### Material provided
-------------------------

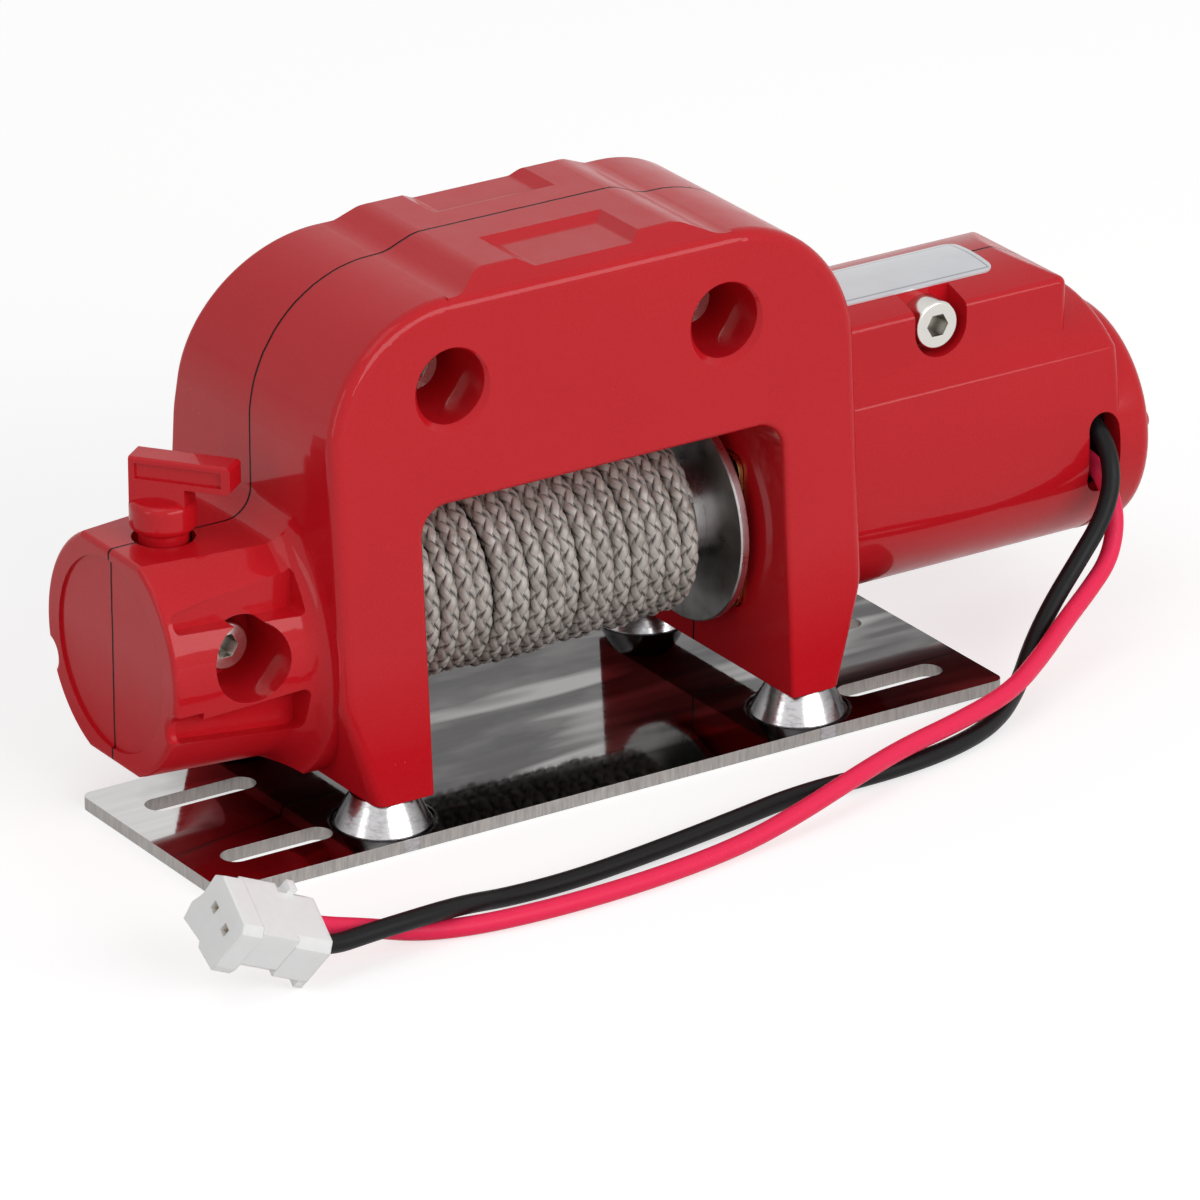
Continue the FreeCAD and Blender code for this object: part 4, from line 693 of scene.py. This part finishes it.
def dress_nodes():
    dress(gloss_paint("candy_red_paint", True), "front_housing", "rear_housing")
    dress(gloss_paint("lever_red_paint", False), "clutch_lever")
    dress(polished_plate(), "mounting_plate")
    dress(socket_steel(), "housing_screws", "rear_screws", "foot_screws")
    dress(sticker(), "label_plate")
    dress(metal("bush_bronze", (0.55, 0.38, 0.18), 0.35), "left_bush", "motor_front_bearing")
    dress(metal("bearing_brass", (0.72, 0.50, 0.18), 0.28, 0.3, (1, 1, 0.2)), "right_bearing", "motor_sun_gear")
    dress(turned_aluminium(), "drum_barrel", "drum_flange_left", "drum_flange_right")
    dress(plastic("white_nylon", (0.97, 0.97, 0.965), 0.34, 0.9, 0.006, 0.35, 1.0), "connector_housing")
    dress(metal("gold_plate", (0.86, 0.58, 0.20), 0.25, 0.2), "connector_contacts")
    dress(metal("gear_steel", (0.52, 0.52, 0.53), 0.32, 0.3), "drive_shaft", "clutch_cam_pin", "shift_fork",
          "dog_collar", "gearbox_plate", "output_carrier", "output_planet_pins", "input_planet_pins",
          "motor_shaft", "output_planet_a", "output_planet_b", "output_planet_c")
    dress(plastic("gear_plastic", (0.84, 0.83, 0.77), 0.42), "ring_gear", "middle_carrier", "output_sun_gear",
          "input_planet_a", "input_planet_b", "input_planet_c")
    dress(metal("can_steel", (0.62, 0.63, 0.64), 0.3, 0.4, (1, 0.2, 0.2)), "motor_can")
    dress(plastic("bell_plastic", (0.035, 0.035, 0.038), 0.45), "motor_end_bell")
    dress(metal("winding_copper", (0.70, 0.30, 0.16), 0.35, 0.25), "motor_commutator", "motor_terminals")
    dress(metal("dark_iron", (0.20, 0.20, 0.21), 0.5, 0.5), "motor_armature", "motor_magnets")


def lamp(name, place, size, power):
    data = bpy.data.lights.new(name, "AREA")
    data.shape = "RECTANGLE"
    data.size, data.size_y = size
    data.energy = power
    obj = bpy.data.objects.new(name, data)
    bpy.context.scene.collection.objects.link(obj)
    obj.location = place
    obj.rotation_euler = (Vector(lamp_target) - Vector(place)).to_track_quat("-Z", "Y").to_euler()


def seen_directly(tree):
    """Share that is 1 for the camera, mirror and glass rays, and 0 for light that falls on things."""
    path = tree.nodes.new("ShaderNodeLightPath")
    total = path.outputs["Is Camera Ray"]
    for name in ("Is Glossy Ray", "Is Transmission Ray"):
        larger = tree.nodes.new("ShaderNodeMath")
        larger.operation = "MAXIMUM"
        tree.links.new(total, larger.inputs[0])
        tree.links.new(path.outputs[name], larger.inputs[1])
        total = larger.outputs[0]
    return total


def white_world():
    """World that looks white, and lights the object at world_level."""
    world = bpy.data.worlds.new("white_room")
    bpy.context.scene.world = world
    world.use_nodes = True
    tree = world.node_tree
    background = tree.nodes["Background"]
    background.inputs["Color"].default_value = (1, 1, 1, 1)
    strength = tree.nodes.new("ShaderNodeMapRange")
    strength.inputs["To Min"].default_value = world_level
    strength.inputs["To Max"].default_value = 1.0
    tree.links.new(seen_directly(tree), strength.inputs["Value"])
    tree.links.new(strength.outputs[0], background.inputs["Strength"])


def floor_paper():
    """Pale paper that takes the object's shadow, and glows where it is seen directly."""
    material = bpy.data.materials.new("pale_floor")
    material.use_nodes = True
    tree = material.node_tree
    shader = tree.nodes["Principled BSDF"]
    shader.inputs["Base Color"].default_value = floor_tone
    shader.inputs["Roughness"].default_value = floor_roughness
    shader.inputs["Specular IOR Level"].default_value = 0.0
    shader.inputs["Emission Color"].default_value = (1, 1, 1, 1)
    glow = tree.nodes.new("ShaderNodeMath")
    glow.operation = "MULTIPLY"
    glow.inputs[1].default_value = floor_glow
    tree.links.new(seen_directly(tree), glow.inputs[0])
    tree.links.new(glow.outputs[0], shader.inputs["Emission Strength"])
    return material


def pale_floor():
    corners = [(x * floor_half, y * floor_half, floor_level) for x, y in ((-1, -1), (1, -1), (1, 1), (-1, 1))]
    mesh = bpy.data.meshes.new("floor")
    mesh.from_pydata(corners, [], [(0, 1, 2, 3)])
    mesh.materials.append(floor_paper())
    floor = bpy.data.objects.new("floor", mesh)
    bpy.context.scene.collection.objects.link(floor)


def studio():
    bpy.context.scene.view_settings.view_transform = "Standard"
    white_world()
    pale_floor()
    for name, values in lamps.items():
        lamp(name, **values)


place_camera()
black = wire("black_lead", "black_wire", black_route)
red = wire("red_lead", "red_wire", red_route)
black_jacket = silicone("black_silicone", (0.009, 0.009, 0.010), (0.005, 0.005, 0.006), (0.08, 0.08, 0.08))
red_jacket = silicone("red_silicone", (0.98, 0.034, 0.115), (0.94, 0.026, 0.098), (1.0, 0.34, 0.40))
black.data.materials.append(black_jacket)
red.data.materials.append(red_jacket)
wound_rope()
rope_layers()
dress_nodes()
studio()

bpy.context.view_layer.update()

-------------------------

### Work to complete
Set down verbatim only the lines between the start of the data above and the line with "obj.rotation_euler = (Vector(lamp_target)", both boundaries included.

### Task solution
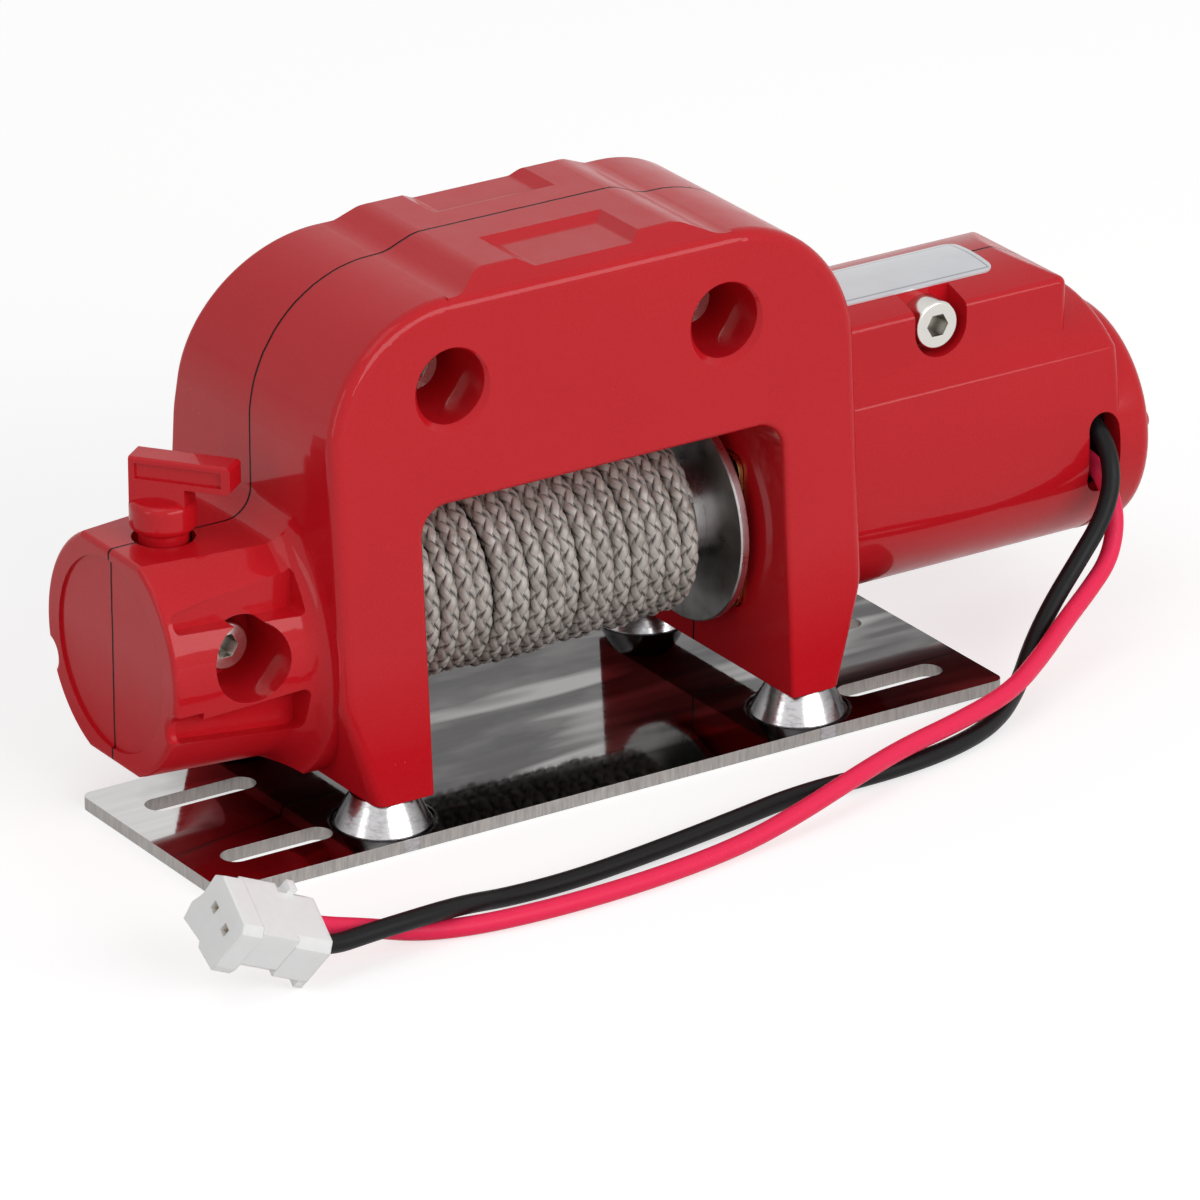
Continue the FreeCAD and Blender code for this object: part 4, from line 693 of scene.py. This part finishes it.
def dress_nodes():
    dress(gloss_paint("candy_red_paint", True), "front_housing", "rear_housing")
    dress(gloss_paint("lever_red_paint", False), "clutch_lever")
    dress(polished_plate(), "mounting_plate")
    dress(socket_steel(), "housing_screws", "rear_screws", "foot_screws")
    dress(sticker(), "label_plate")
    dress(metal("bush_bronze", (0.55, 0.38, 0.18), 0.35), "left_bush", "motor_front_bearing")
    dress(metal("bearing_brass", (0.72, 0.50, 0.18), 0.28, 0.3, (1, 1, 0.2)), "right_bearing", "motor_sun_gear")
    dress(turned_aluminium(), "drum_barrel", "drum_flange_left", "drum_flange_right")
    dress(plastic("white_nylon", (0.97, 0.97, 0.965), 0.34, 0.9, 0.006, 0.35, 1.0), "connector_housing")
    dress(metal("gold_plate", (0.86, 0.58, 0.20), 0.25, 0.2), "connector_contacts")
    dress(metal("gear_steel", (0.52, 0.52, 0.53), 0.32, 0.3), "drive_shaft", "clutch_cam_pin", "shift_fork",
          "dog_collar", "gearbox_plate", "output_carrier", "output_planet_pins", "input_planet_pins",
          "motor_shaft", "output_planet_a", "output_planet_b", "output_planet_c")
    dress(plastic("gear_plastic", (0.84, 0.83, 0.77), 0.42), "ring_gear", "middle_carrier", "output_sun_gear",
          "input_planet_a", "input_planet_b", "input_planet_c")
    dress(metal("can_steel", (0.62, 0.63, 0.64), 0.3, 0.4, (1, 0.2, 0.2)), "motor_can")
    dress(plastic("bell_plastic", (0.035, 0.035, 0.038), 0.45), "motor_end_bell")
    dress(metal("winding_copper", (0.70, 0.30, 0.16), 0.35, 0.25), "motor_commutator", "motor_terminals")
    dress(metal("dark_iron", (0.20, 0.20, 0.21), 0.5, 0.5), "motor_armature", "motor_magnets")


def lamp(name, place, size, power):
    data = bpy.data.lights.new(name, "AREA")
    data.shape = "RECTANGLE"
    data.size, data.size_y = size
    data.energy = power
    obj = bpy.data.objects.new(name, data)
    bpy.context.scene.collection.objects.link(obj)
    obj.location = place
    obj.rotation_euler = (Vector(lamp_target) - Vector(place)).to_track_quat("-Z", "Y").to_euler()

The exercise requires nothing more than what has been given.